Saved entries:
— START —

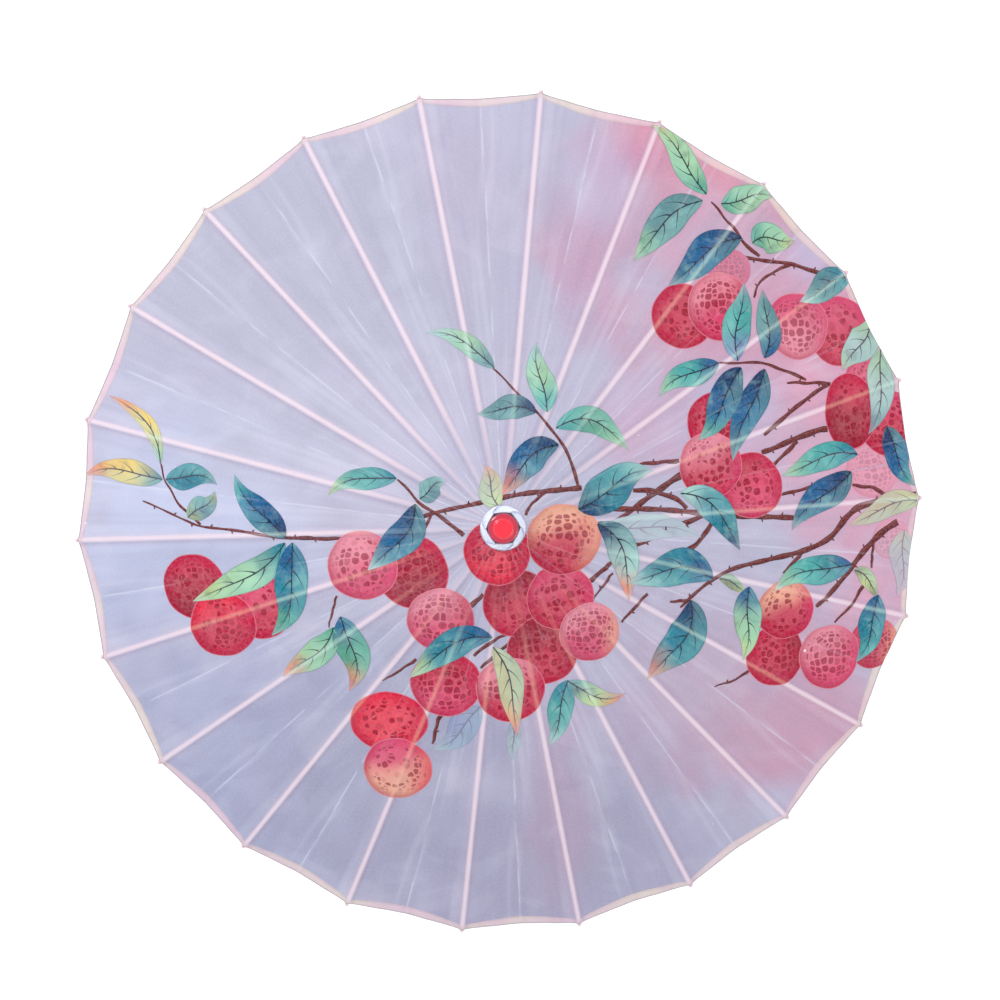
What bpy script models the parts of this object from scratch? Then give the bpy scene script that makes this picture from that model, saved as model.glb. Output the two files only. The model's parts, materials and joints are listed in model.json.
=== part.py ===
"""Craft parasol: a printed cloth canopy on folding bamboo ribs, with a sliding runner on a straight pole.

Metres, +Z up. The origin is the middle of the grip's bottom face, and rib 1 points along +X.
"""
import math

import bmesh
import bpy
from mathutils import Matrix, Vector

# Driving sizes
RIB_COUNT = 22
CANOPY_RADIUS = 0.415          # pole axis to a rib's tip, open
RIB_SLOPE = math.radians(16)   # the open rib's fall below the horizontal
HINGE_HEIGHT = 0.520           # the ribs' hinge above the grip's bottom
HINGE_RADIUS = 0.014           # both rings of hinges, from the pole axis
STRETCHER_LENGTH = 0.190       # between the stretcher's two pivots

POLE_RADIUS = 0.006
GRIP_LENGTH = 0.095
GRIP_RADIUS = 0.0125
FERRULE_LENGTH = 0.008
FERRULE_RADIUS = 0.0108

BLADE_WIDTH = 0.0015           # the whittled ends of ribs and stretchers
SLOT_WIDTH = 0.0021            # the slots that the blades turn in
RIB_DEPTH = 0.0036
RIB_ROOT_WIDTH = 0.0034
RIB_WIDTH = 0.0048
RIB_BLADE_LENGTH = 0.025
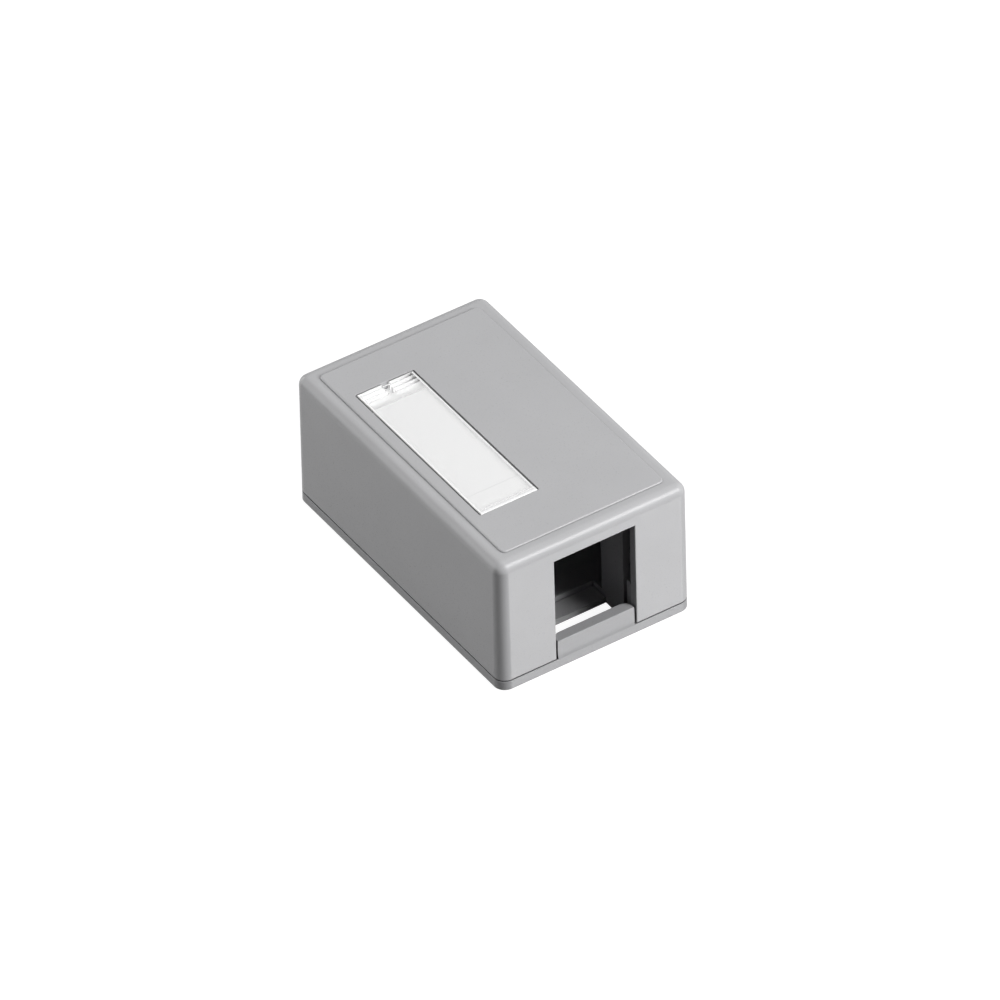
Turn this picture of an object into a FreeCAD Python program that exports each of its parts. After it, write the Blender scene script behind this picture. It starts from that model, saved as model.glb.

— END —

Copy all the records above exactly, missing none.

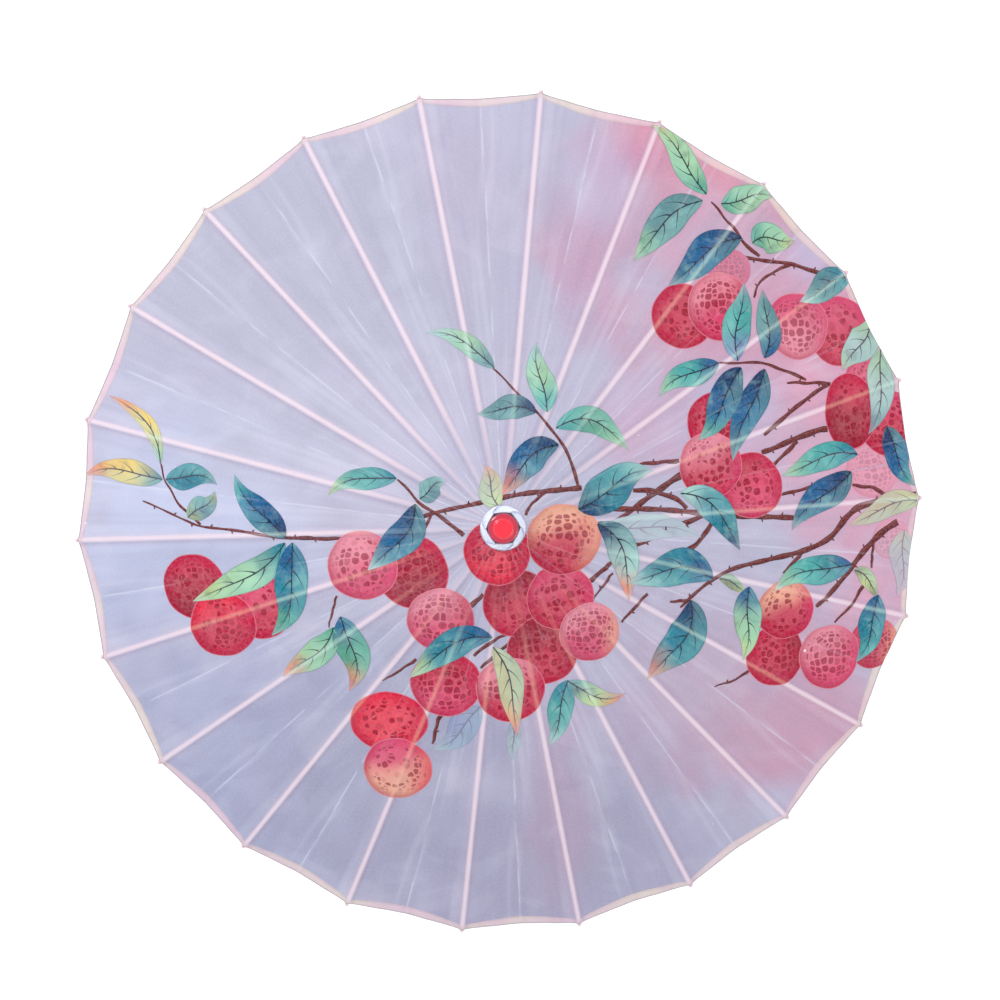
What bpy script models the parts of this object from scratch? Then give the bpy scene script that makes this picture from that model, saved as model.glb. Output the two files only. The model's parts, materials and joints are listed in model.json.
=== part.py ===
"""Craft parasol: a printed cloth canopy on folding bamboo ribs, with a sliding runner on a straight pole.

Metres, +Z up. The origin is the middle of the grip's bottom face, and rib 1 points along +X.
"""
import math

import bmesh
import bpy
from mathutils import Matrix, Vector

# Driving sizes
RIB_COUNT = 22
CANOPY_RADIUS = 0.415          # pole axis to a rib's tip, open
RIB_SLOPE = math.radians(16)   # the open rib's fall below the horizontal
HINGE_HEIGHT = 0.520           # the ribs' hinge above the grip's bottom
HINGE_RADIUS = 0.014           # both rings of hinges, from the pole axis
STRETCHER_LENGTH = 0.190       # between the stretcher's two pivots

POLE_RADIUS = 0.006
GRIP_LENGTH = 0.095
GRIP_RADIUS = 0.0125
FERRULE_LENGTH = 0.008
FERRULE_RADIUS = 0.0108

BLADE_WIDTH = 0.0015           # the whittled ends of ribs and stretchers
SLOT_WIDTH = 0.0021            # the slots that the blades turn in
RIB_DEPTH = 0.0036
RIB_ROOT_WIDTH = 0.0034
RIB_WIDTH = 0.0048
RIB_BLADE_LENGTH = 0.025
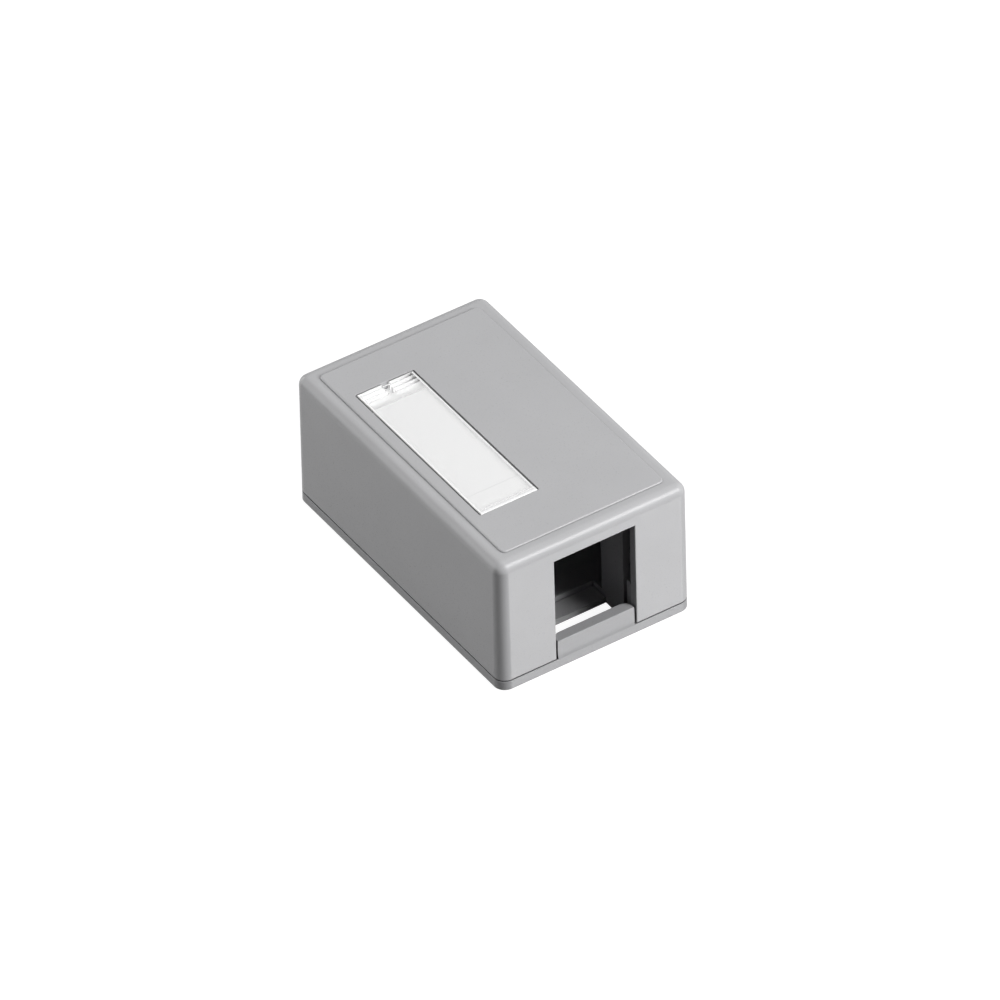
Turn this picture of an object into a FreeCAD Python program that exports each of its parts. After it, write the Blender scene script behind this picture. It starts from that model, saved as model.glb.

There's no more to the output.